В своем страстном исследовании «Образ Беатриче» (1943) Уильямс выводит на первый план невероятную скандальность достижения Данте: самое выдающееся творение поэта — это Беатриче. Ни одного персонажа Шекспира, даже харизматичного Гамлета или богоподобного Лира, нельзя назвать таким неудержимо дерзновенным творением, как ее. Более удивительны и возвышенны только изображения Яхве у J и Иисуса в Евангелии от Марка. Беатриче — эмблема самобытности Данте, и, торжественно водворив ее в структуру христианского представления о спасении души, ее поэт самым дерзким образом преобразовал унаследованную им веру в нечто куда более индивидуальное.
Исследователи творчества Данте, разумеется, отвергают мои утверждения такого рода, но они живут в тени своего предмета и потому часто перестают осознавать всю странность «Божественной комедии». Это — по-прежнему диковиннейшее литературное произведение, с которым только может встретиться притязательный читатель; оно выдерживает и перевод, и груз своей учености. Все то, что позволяет обыкновенному читателю[99] читать «Комедию», проистекает из таких свойств духа Данте, которые никак не отнесешь к благочестию в привычном понимании этого слова. По большому счету, Данте не может сказать ничего действительно хорошего ни об одном поэте-предшественнике или современнике и замечательно обходится почти без Библии, за исключением Псалмов. Такое впечатление, что он считал царя Давида, предка Христа, единственным достойным себя предшественником, единственным, кроме себя, поэтом, способным неуклонно высказывать правду.
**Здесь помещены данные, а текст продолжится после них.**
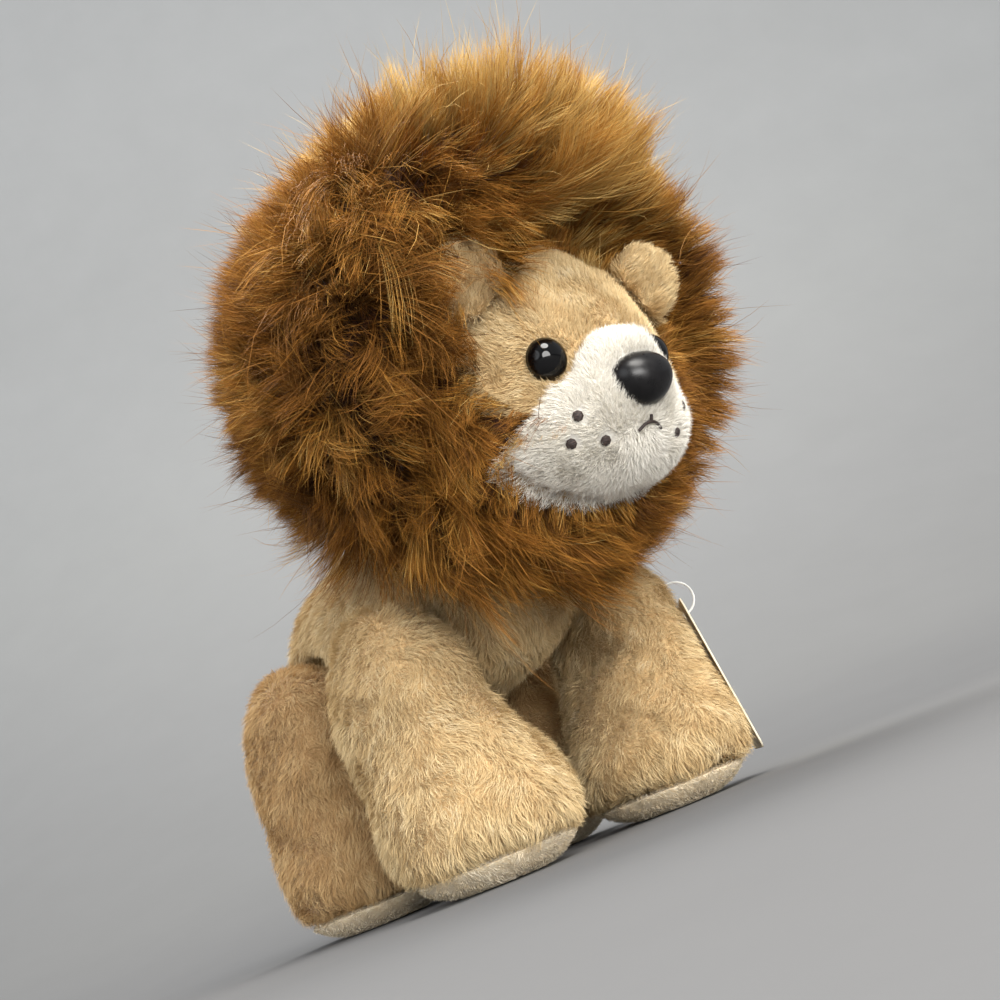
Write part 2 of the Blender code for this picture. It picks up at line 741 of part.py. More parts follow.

Впервые взявшийся за «Божественную комедию» читатель очень быстро поймет, что ни один светский автор, кроме Данте, не убежден так глубоко в том, что его сочинение — правда, самая важная правда. Мильтон и, возможно, поздний Толстой почти достигают дантовской яростной убежденности в своей правоте, но они при этом отражают также «альтернативные» обстоятельства, в их текстах больше напряжения, причина которого — обособленность их картины мира. Данте так силен — риторически, психологически, духовно, — что на его фоне их уверенность в себе оказывается умалена. Теология для него — не повелительница, но средство, одно средство из многих. Никто не может отрицать, что Данте — мистик, христианин и богослов, или по крайней мере аллегорист-богослов. Но у Данте, единственного поэта, чьи самобытность, изобретательность и сверхъестественная плодовитость по-настоящему соперничают с шекспировскими, все общепризнанные понятия и образы проходят необыкновенное преобразование. Читатель, который впервые вчитывается в «Божественную комедию» в переводе терцинами, так удавшемся Лоренсу Биньону, или в ясном прозаическом переводе Джона Синклера, безмерно много теряет оттого, что читает поэму не по-итальянски — и все же ему остается целый космос. Но важнее всего странность и возвышенность того, что ему остается, сила Данте, которая совершенно уникальна, если не считать Шекспира. Как и у Шекспира, у Данте мы видим исключительную когнитивную мощь в сочетании с изобретательностью, практически не имеющей границ.